Although initially scared and obedient, Anna soon adopts a mocking tone, accusing him of being a pervert who has abducted her under flimsy premises. Enraged, he almost strikes her, and she again mocks him for his reluctance.

After hitting her, Ray leaves to pay Tom back. Natalie discovers the envelope filled with money and surmises its purpose, angry that her husband would finance Ray's bizarre business. She confronts Ray and realizes he is using their parents' house for his scenarios; he becomes frustrated when she interrupts his session. After she leaves, Ray hears on the news the police are investigating Anna's disappearance. Rattled, he attempts to talk to Anna, who stabs him in the back with an improvised weapon.

The police show up at Ray's house. Panicking, he binds Anna in the basement as he deflects the police officers' questions. After bandaging himself, he attempts to clear up everything with Anna, who claims to have no knowledge of his business. Ray shows her the contract she digitally signed and plays back her earlier phone message, both of which she dismisses as fabrications.

Confused and fearing he has wrongly kidnapped someone, Ray agrees to let her go. However, at the last moment, he swallows her car keys, saying that he can not release her until they create an alibi that allows him – and Natalie – to escape jail time. After Anna shoots him several times with his pellet gun, Ray attempts to regurgitate the keys, only for her to slip and fall unconscious.

When Anna wakes, she is in her car being driven by Ray and he asks her to cooperate. She punches him instead then Ray put her in the trunk for the rest of the journey to his remote vacation home. There, they discuss their pasts, both revealing that they are divorced. Ray says his ex-wife, who co-founded the business, accused him of criminal wrongdoing. Anna agrees not to go to the police, but asks him to explain more details about what she accused him of doing. She suggests he gets off on violence and power, so he chokes her in response. Anna knocks him unconscious with a fire poker. Armed with Tom's rifle, Anna takes Ray hostage, threatening to shoot him unless he submits to riding in her car's trunk.

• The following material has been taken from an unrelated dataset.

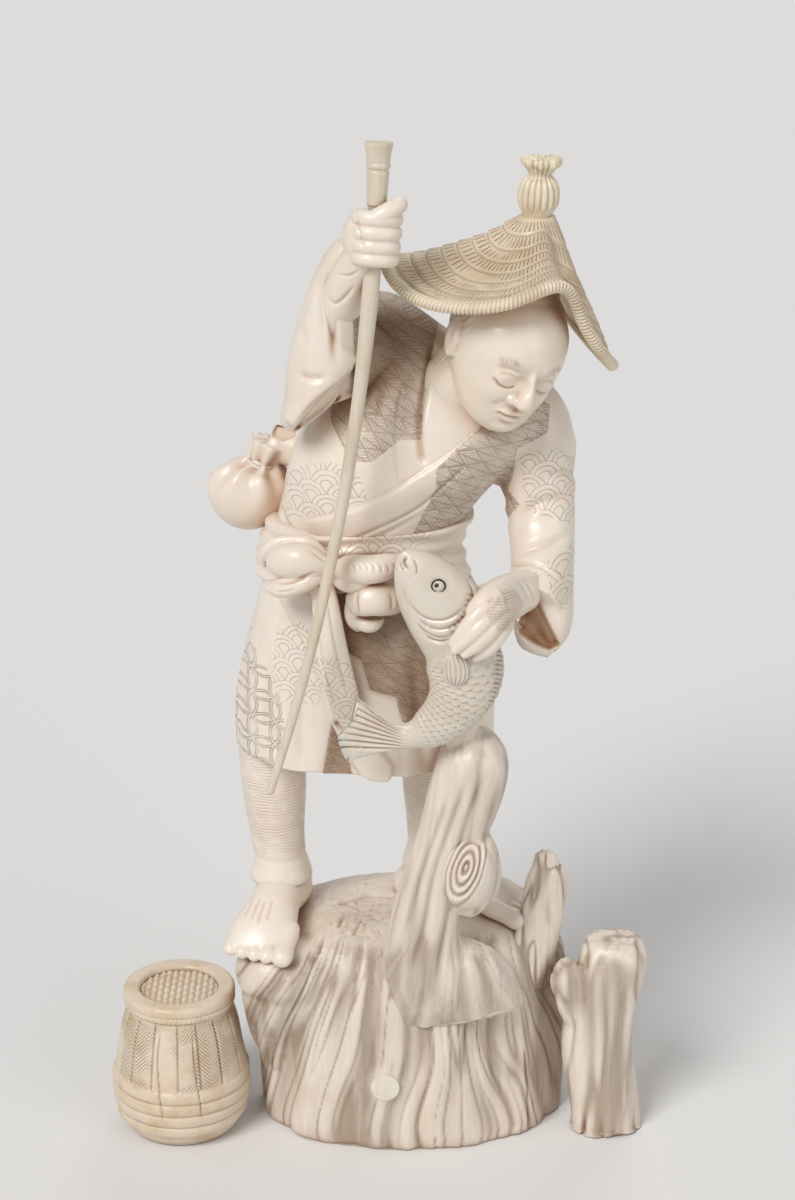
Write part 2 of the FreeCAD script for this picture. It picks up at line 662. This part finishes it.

At the end of the ride back to the city, Anna happily thanks him for the experience and offers to invest in his business, revealing to the audience and Ray that she was indeed a willing participant the whole time. Stunned, he can only mumble a response before he stumbles back home to see Stuart in a restaurant. As he waves at him, Ray cries, then laughs when he sees Stuart is really eating a salad.

==Cast==
- Pat Healy as Ray Moody
- Taylor Schilling as Anna St. Blair
- Alycia Delmore as Natalie
- Jim O'Heir as Stuart
- Brooke Dillman as Cathy
- Toby Huss as Officer Judkins
- Alejandro Patiño as Officer Ramirez
- Mark Kelly as Tom

==Production==
Mike Makowsky wrote the role of Ray Moody with Pat Healy in mind. Healy brought the script to producers Jay Duplass and Mark Duplass, who agreed to finance and co-produce alongside The Orchard and Netflix. Production took place in Glendale, California and Crestline, California over the course of eighteen days.

==Release==
The film had its world premiere at the Tribeca Film Festival on April 25, 2017. Prior to Tribeca, The Orchard acquired distribution rights to the film and set it for a May 5, 2017 release.

===Critical reception===
Take Me holds a 70% approval rating on review aggregator website Rotten Tomatoes, based on 23 reviews, with a weighted average of 6.7/10. On Metacritic, the film holds a rating of 56 out of 100 based on 10 critics, indicating "mixed or average reviews".

Sheila O'Malley of RogerEbert.com rated the film 3 1/2 out of 4 stars, praising the actors' on-screen chemistry and "an extremely funny script by Mike Makowsky." Nick Schager of Variety also gave the film a positive review, determining its ability to "exploit its screwy premise for both unnerving laughs and volatile thrills." John DeFore of The Hollywood Reporter highlighted Healy's direction in particular, citing it as "exactly the mix of comical bumbling and psychological tension he wants here, executing the premise in a way sure to please fans of his distinctive body of work... and impress a few new ones along the way."

Neil Genzlinger's review in The New York Times was more tepid, claiming that "parts of it work, but the overall package is never really suspenseful enough to have you on edge or overtly funny enough to be a lark."